All this reminiscing about the 80’s has made for a very nostalgic week. In 1987, my family moved to Singapore, where we lived for 5 years. It was an incredible experience, and allowed me to see parts of the world that I never would have been able to otherwise. Unfortunately, I was too young to really appreciate the opportunities that were given to me. Most people would be ecstatic to do things like stand on the Great Wall of China, gaze upon Westminster Abbey and Buckingham Palace, kiss the Blarney Stone, and ride an elephant through a small village in Borneo. However, to a somewhat over-privileged 10 year old, my proudest achievement at the time was that I’d played video games on 4 different continents. It wasn’t until after we’d moved back to the US that I really began to appreciate the incredible experience we’d had. There was a time when I’d have given anything to move back, especially deep in the culture shock period of re-adjusting to life in Texas. Truth be told, I still have dreams to this day of living in Singapore, and I still have extremely vivid memories of life abroad.

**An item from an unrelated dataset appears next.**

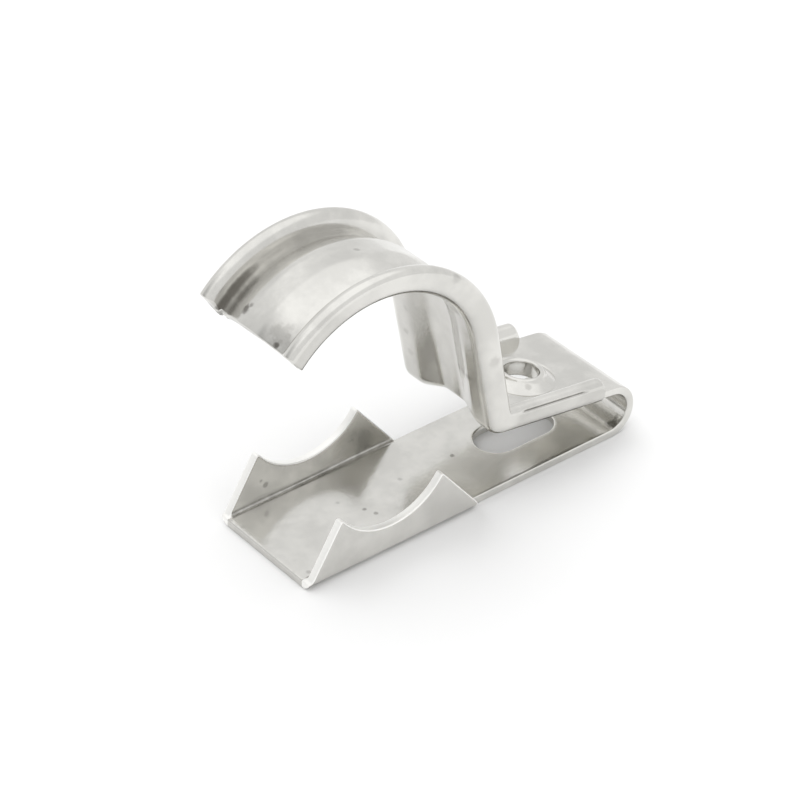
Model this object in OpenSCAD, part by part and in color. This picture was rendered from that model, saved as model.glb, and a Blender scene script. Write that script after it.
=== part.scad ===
// One-piece folded strip clip that holds a conduit on a saddle under a hook.
// Millimetres. X runs along the base towards the U-bend, Y across it, Z up.
// The origin is on the underside of the base, at the middle of its slot.

/* [Sheet] */
// Thickness of the strip
sheet = 1.25; // [1:0.05:1.5]
// Width of the plain strip
strip_w = 17.5; // [16:0.5:20]
// Width of the hooked strap over its edges
strap_w = 20; // [18.5:0.5:22]

/* [Saddle] */
// Length of the flanged saddle, from the free end of the base
saddle_len = 29; // [26:0.5:32]
// Height of the saddle's peaks above the table
saddle_h = 9.1; // [8:0.1:11]
// Radius of the arc cut in each flange
saddle_r = 10; // [9.5:0.5:12]
// Distance of the arc's centre from the free end
saddle_x = 14.2; // [13:0.1:15]
// Height of the arc's centre above the table
saddle_z = 14.8; // [14.5:0.1:16]
// Set-back of the flange's foot from the free end
saddle_inset = 0.5; // [0:0.1:1]
// Distance of the first peak from the free end
saddle_peak_near = 5.5; // [4:0.1:6]
// Distance of the second peak from the free end
saddle_peak_far = 22.8; // [22.5:0.1:24]
// Outside radius of the saddle's long bends
saddle_bend_r = 1.8; // [1.3:0.1:2.5]

/* [Slot and screw hole] */
// Length of the slot in the base
slot_len = 12.8; // [10:0.1:14]
// Width of the slot in the base
slot_w = 6.4; // [5:0.1:8]
// Distance of the slot's middle from the free end
slot_x = 43.6; // [41:0.1:46]
// Diameter of the screw hole in the upper leg
hole_d = 5; // [4:0.1:5.5]
// Height of the collar pressed up around the hole
collar_h = 1.3; // [0.8:0.1:1.5]
// Diameter of the collar at its foot
collar_foot_d = 9.6; // [8.4:0.1:10.4]
// Diameter of the collar at its rim
collar_rim_d = 7.2; // [6.2:0.1:7.6]
// Distance of the hole from the U-bend's end of the upper leg
hole_run = 10.2; // [9:0.1:12]

/* [U-bend and upper leg] */
// Distance of the U-bend's centre from the free end
ubend_x = 54.1; // [50:0.1:58]
// Outside radius of the U-bend
ubend_r = 4.25; // [4:0.05:5.5]
// Rise of the upper leg towards the hook, in degrees
leg_rise = 8.5; // [6:0.5:10]
// Plain strip between the U-bend and the folded edge, on the -Y side
plain_run_left = 3.3; // [1:0.1:5]
// Plain strip between the U-bend and the folded edge, on the +Y side
plain_run_right = 4.1; // [1:0.1:6]

/* [Hook] */
// Distance of the hook's centre from the free end
hook_x = 12.5; // [10:0.1:14]
// Height of the hook's centre above the table
hook_z = 23.95; // [22:0.05:26]
// Radius of the hook on the conduit side
hook_r = 16.4; // [15:0.1:18]
// Angle that the hook wraps, from level with its centre to its tip
hook_tip = 136; // [110:0.5:150]
// Lean of the upright, in degrees
upright_lean = 10; // [5:0.5:14]
// Outside radius of the bend at the upright's foot
foot_bend_r = 2.8; // [2.7:0.1:3.8]

/* [Strap section] */
// Depth of the strap over its folded edges
edge_h = 3.9; // [3:0.1:5]
// Width of each folded edge
edge_w = 2.6; // [2.4:0.1:3]
// Rounding along the top of each folded edge
edge_round = 1.1; // [0.5:0.1:1.2]
// Outside radius of the bend at the edge's foot
edge_bend_r = 1.6; // [1.3:0.1:2.2]
// Width of the strap's raised middle at its foot, between the two grooves
crown_w = 12; // [9:0.5:13]
// Width of the raised middle across its top
crown_top_w = 4.4; // [3:0.1:6]
// Height of the raised middle over the grooves
crown_h = 1.4; // [0.5:0.1:1.8]
// Length over which the raised middle runs out on the upper leg
crown_fade = 4; // [2:0.1:5]

/* [Hidden] */
$fn = 96;
// A cut that runs past both faces of what it cuts
past = 1;
// How far a straight run laps into a bend, and how much fuller its section is
lap = 0.1;
fuller = 1.008;
strip_half = strip_w / 2;
strap_half = strap_w / 2;
saddle_half = strip_half + sheet;
crown_half = crown_w / 2;
crown_top_half = crown_top_w / 2;
leg_turn = 90 - leg_rise;
// The foot bend's centre, where the offset lines of the upright and the upper leg cross
upright_reach = hook_x * cos(upright_lean) + hook_z * sin(upright_lean) + hook_r + foot_bend_r;
leg_reach = ubend_x * sin(leg_rise) + ubend_r * cos(leg_rise) + ubend_r - sheet + foot_bend_r;
corner = cos(upright_lean + leg_rise);
foot_x = (upright_reach * cos(leg_rise) - leg_reach * sin(upright_lean)) / corner;
foot_z = (leg_reach * cos(upright_lean) - upright_reach * sin(leg_rise)) / corner;
upright_len = (foot_x - hook_x) * sin(upright_lean) - (foot_z - hook_z) * cos(upright_lean);
leg_len = (ubend_x - foot_x) * cos(leg_rise) + (foot_z - ubend_r) * sin(leg_rise);

// Stands a drawing of the clip's side on end, so that its Y becomes Z
module side_view(x, z) {
    translate([x, 0, z]) rotate([90, 0, 0]) children();
}

// Carries a section for a length, away from the line it is drawn on. It is a touch fuller than
// the bends and laps into them, so that the folded strip joins up as one solid.
module run(length) {
    translate([sheet / 2, lap, 0]) rotate([90, 0, 0]) linear_extrude(length + 2 * lap)
        scale(fuller) translate([-sheet / 2, 0]) children();
}

// One folded edge: up from a bend, over, and back down against itself
module folded_edge() {
    translate([edge_bend_r, edge_w - edge_bend_r]) circle(edge_bend_r);
    square([edge_h - edge_round, edge_w - edge_bend_r]);
    translate([edge_bend_r, 0]) square([edge_h - edge_round - edge_bend_r, edge_w]);
    translate([edge_bend_r, edge_round])
        square([edge_h - edge_bend_r, edge_w - 2 * edge_round]);
    for (y = [edge_round, edge_w - edge_round])
        translate([edge_h - edge_round, y]) circle(edge_round);
}

// The strap's section: X outwards from the conduit, Y across the strap
module strap_section(raised) {
    web_half = strap_half - edge_bend_r;
    polygon([
        [0, -web_half], [0, -crown_half], [raised, -crown_top_half],
        [raised, crown_top_half], [0, crown_half], [0, web_half],
        [sheet, web_half], [sheet, crown_half], [sheet + raised, crown_top_half],
        [sheet + raised, -crown_top_half], [sheet, -crown_half], [sheet, -web_half]
    ]);
    for (side = [0, 1])
        mirror([0, side]) translate([0, strap_half - edge_w]) folded_edge();
}

module strip_section() {
    translate([0, -strip_half]) square([sheet, strip_w]);
}

module hook() {
    side_view(hook_x, hook_z) rotate([0, 0, upright_lean]) {
        rotate_extrude(angle = hook_tip - upright_lean)
            translate([hook_r, 0]) strap_section(crown_h);
        translate([hook_r, 0]) run(upright_len) strap_section(crown_h);
    }
}

// The bend at the upright's foot. The folded edges reach past its centre, where they crush
// together, so the straight runs make that part of them.
module foot_bend() {
    side_view(foot_x, foot_z) rotate([0, 0, 180 + upright_lean])
        rotate_extrude(angle = leg_turn - upright_lean)
            intersection() {
                translate([foot_bend_r, 0]) mirror([1, 0]) strap_section(crown_h);
                translate([0, -strap_w]) square([foot_bend_r, 2 * strap_w]);
            }
}

module collar() {
    rotate_extrude()
        polygon([
            [0, 0], [collar_foot_d / 2, 0], [collar_foot_d / 2, sheet],
            [collar_rim_d / 2, sheet + collar_h], [0, sheet + collar_h]
        ]);
}

module screw_hole() {
    translate([0, 0, -past]) cylinder(h = sheet + collar_h + 2 * past, d = hole_d);
}

// The raised middle's end on the upper leg, which ramps down to a level, over a bottom
module crown_runout(level, bottom) {
    ramp = crown_h / crown_fade;
    intersection() {
        run(crown_fade)
            polygon([
                [bottom, -crown_half], [level, -crown_half], [level + crown_h, -crown_top_half],
                [level + crown_h, crown_top_half], [level, crown_half], [bottom, crown_half]
            ]);
        linear_extrude(strap_w, center = true)
            polygon([
                [bottom, past], [level + crown_h + ramp * past, past],
                [level, -crown_fade], [bottom, -crown_fade]
            ]);
    }
}

module upper_leg() {
    side_view(ubend_x, ubend_r) rotate([0, 0, leg_turn]) translate([ubend_r - sheet, 0])
        difference() {
            union() {
                translate([0, leg_len]) run(leg_len) strip_section();
                for (left = [0, 1])
                    translate([0, leg_len])
                        run(leg_len - (left ? plain_run_left : plain_run_right))
                            intersection() {
                                strap_section(0);
                                translate([0, (left - 1) * strap_w]) square(strap_w);
                            }
                translate([0, leg_len]) crown_runout(sheet, 0);
                translate([0, hole_run]) rotate([0, 90, 0]) collar();
            }
            translate([0, leg_len]) crown_runout(0, -past);
            translate([0, hole_run]) rotate([0, 90, 0]) screw_hole();
        }
}

module ubend() {
    side_view(ubend_x, ubend_r) rotate([0, 0, -90])
        rotate_extrude(angle = 90 + leg_turn)
            translate([ubend_r - sheet, 0]) strip_section();
}

// The channel that the saddle is cut from: the base with its edges turned up
module saddle_channel() {
    inner_r = saddle_bend_r - sheet;
    rotate([0, 0, 90]) rotate([90, 0, 0]) linear_extrude(saddle_len)
        difference() {
            union() {
                translate([-saddle_half, saddle_bend_r])
                    square([2 * saddle_half, saddle_h]);
                translate([saddle_bend_r - saddle_half, 0])
                    square([2 * (saddle_half - saddle_bend_r), saddle_h]);
                for (side = [-1, 1])
                    translate([side * (saddle_half - saddle_bend_r), saddle_bend_r])
                        circle(saddle_bend_r);
            }
            translate([-strip_half, sheet + inner_r])
                square([strip_w, saddle_h + saddle_bend_r]);
            translate([inner_r - strip_half, sheet])
                square([strip_w - 2 * inner_r, saddle_h + saddle_bend_r]);
            for (side = [-1, 1])
                translate([side * (strip_half - inner_r), sheet + inner_r]) circle(inner_r);
        }
}

// The saddle's outline from the side, with the arc that seats the conduit
module saddle_outline() {
    side_view(0, 0) linear_extrude(2 * saddle_half + 2 * past, center = true)
        difference() {
            polygon([
                [0, 0], [saddle_len, 0], [saddle_len, sheet], [saddle_peak_far, saddle_h],
                [saddle_peak_near, saddle_h], [saddle_inset, sheet], [0, sheet]
            ]);
            translate([saddle_x, saddle_z]) circle(saddle_r);
        }
}

module slot() {
    translate([slot_x, 0, -past]) {
        for (end = [-1, 1])
            translate([end * (slot_len - slot_w) / 2, 0, 0])
                cylinder(h = sheet + 2 * past, d = slot_w);
        translate([-(slot_len - slot_w) / 2, -slot_w / 2, 0])
            cube([slot_len - slot_w, slot_w, sheet + 2 * past]);
    }
}

module base() {
    difference() {
        union() {
            translate([saddle_inset, -strip_half, 0])
                cube([ubend_x - saddle_inset, strip_w, sheet]);
            intersection() {
                saddle_channel();
                saddle_outline();
            }
        }
        slot();
    }
}

module clip() {
    color("silver") translate([-slot_x, 0, 0]) {
        base();
        ubend();
        upper_leg();
        foot_bend();
        hook();
    }
}

clip();
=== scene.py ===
"""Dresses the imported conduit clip: one folded stainless strip, its finish, a pale stage and a camera."""

import math

import bmesh
import bpy
import numpy as np
from mathutils import Matrix, Vector


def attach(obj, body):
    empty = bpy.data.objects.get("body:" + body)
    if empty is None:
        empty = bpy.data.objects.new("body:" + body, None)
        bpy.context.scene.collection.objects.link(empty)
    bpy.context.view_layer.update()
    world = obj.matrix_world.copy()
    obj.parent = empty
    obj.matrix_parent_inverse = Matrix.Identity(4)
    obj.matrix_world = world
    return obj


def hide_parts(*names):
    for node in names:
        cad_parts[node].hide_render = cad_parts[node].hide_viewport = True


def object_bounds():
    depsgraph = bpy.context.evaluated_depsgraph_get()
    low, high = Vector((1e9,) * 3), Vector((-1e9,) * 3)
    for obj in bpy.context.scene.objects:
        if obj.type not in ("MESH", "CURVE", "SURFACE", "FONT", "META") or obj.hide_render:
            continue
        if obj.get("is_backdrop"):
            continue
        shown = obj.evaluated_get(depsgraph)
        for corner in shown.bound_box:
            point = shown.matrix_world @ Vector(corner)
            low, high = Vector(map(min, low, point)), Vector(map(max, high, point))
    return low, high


bl_info = {
    "name": "Conduit Clip",
    "version": (1, 0, 0),
    "blender": (4, 5, 0),
    "location": "3D View > Sidebar > Clip",
    "description": "Builds a folded stainless conduit clip on a plain studio stage",
    "category": "Add Mesh",
}

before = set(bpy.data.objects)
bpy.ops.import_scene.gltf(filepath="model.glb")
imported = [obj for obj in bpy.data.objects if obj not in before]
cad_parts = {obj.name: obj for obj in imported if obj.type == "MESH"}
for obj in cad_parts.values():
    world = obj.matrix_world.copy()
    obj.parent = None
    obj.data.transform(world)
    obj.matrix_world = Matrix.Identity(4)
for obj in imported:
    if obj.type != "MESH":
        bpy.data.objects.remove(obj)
CAD_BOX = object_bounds()
MM = 0.001
# Small marks on the steel: the place in millimetres, the radius and how dark it is.
MARKS = (
    (-12.4, -2.7, 19.0, 0.5, 0.45), (-13.1, -4.4, 19.4, 0.6, 0.5), (-13.7, -6.2, 19.7, 0.6, 0.6),
    (-12.2, -10.0, 23.6, 0.8, 0.2), (-18.7, -9.8, 39.5, 0.8, 0.2), (-43.8, -4.7, 36.9, 0.45, 0.85),
    (-43.3, 2.5, 38.5, 0.6, 0.8), (-42.7, 2.1, 39.0, 0.35, 0.5),
    (-43.3, -4.8, 37.3, 0.35, 0.4), (-42.3, -5.2, 37.9, 0.5, 0.35), (-27.8, -0.6, 42.7, 0.35, 0.3),
    (-13.8, 6.9, 20.2, 0.6, 0.35), (-14.5, 6.1, 24.7, 0.6, 0.25), (-13.2, 6.7, 16.6, 0.7, 0.3),
    (11.5, -7.7, 1.4, 0.7, 0.75), (12.6, -7.5, 2.1, 0.35, 0.4), (-10.6, 0.7, 1.3, 0.35, 0.6),
    (-27.7, -1.4, 1.3, 0.28, 0.5), (-27.0, -3.1, 1.2, 0.28, 0.45), (-29.7, 2.0, 1.2, 0.3, 0.2),
    (-36.8, 8.8, 3.7, 0.4, 0.45), (-37.6, 8.7, 4.7, 0.25, 0.3), (-19.7, 0.9, 1.2, 0.32, 0.22),
    (-43.5, 7.9, 1.2, 0.4, 0.25), (-42.9, 5.7, 1.3, 0.4, 0.2), (-41.8, -7.6, 1.3, 0.35, 0.3),
    (-0.6, -3.6, 11.0, 0.5, 0.25), (-42.8, -4.4, 37.6, 1.5, 0.3), (-40.6, -9.0, 36.5, 1.6, 0.22),
)


def rotation_from_view(azimuth, elevation, roll):
    """Columns are the camera's right, up and back: back leans by elevation at azimuth, then all roll."""
    back = Vector((
        math.sin(azimuth) * math.cos(elevation),
        -math.cos(azimuth) * math.cos(elevation),
        math.sin(elevation),
    ))
    right = Vector((math.cos(azimuth), math.sin(azimuth), 0))
    up = back.cross(right)
    rolled_right = right * math.cos(roll) + up * math.sin(roll)
    rolled_up = up * math.cos(roll) - right * math.sin(roll)
    return Matrix((rolled_right, rolled_up, back)).transposed()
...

We left Singapore 7,671 days ago now. I’ve often said that I’d like to go back to visit, but I have yet to do so. I think it’s partially due to the fact that 1) I don’t like flying and 20 something hours on an airplane sucks and 2) Flying to Singapore is really expensive when your dad’s company isn’t paying for it. Mostly though, I’m afraid of what I’ll find if I go back. Through the magic of the internet, I’ve managed to connect with some old friends who I went to school with over there, and from what I can tell from them as well as countless hours of Googling, Singapore has changed a lot since we left. I suppose that it’s inevitable that a place would change in the course of 21 years, but my biggest fear is that if I do go back now, will what I remember be intact at all? I know that much of what is in my memory lives only in my memory now, and to this point I’m just not willing to risk tarnishing that.
I don’t think this is a, “you can’t go home again,” type situation. For me, Austin is and will probably always be home, and I’m very happy to live here. Singapore will always have a special place in my heart, and in my memory. Perhaps one day, when we can be put into cold sleep to travel like in the Fifth Element, I’ll go back and visit. Until then, the fond memories of a tiny little island in the South China Sea are enough for me.
P.S. – No, I was never caned, though I probably deserved to be from time to time.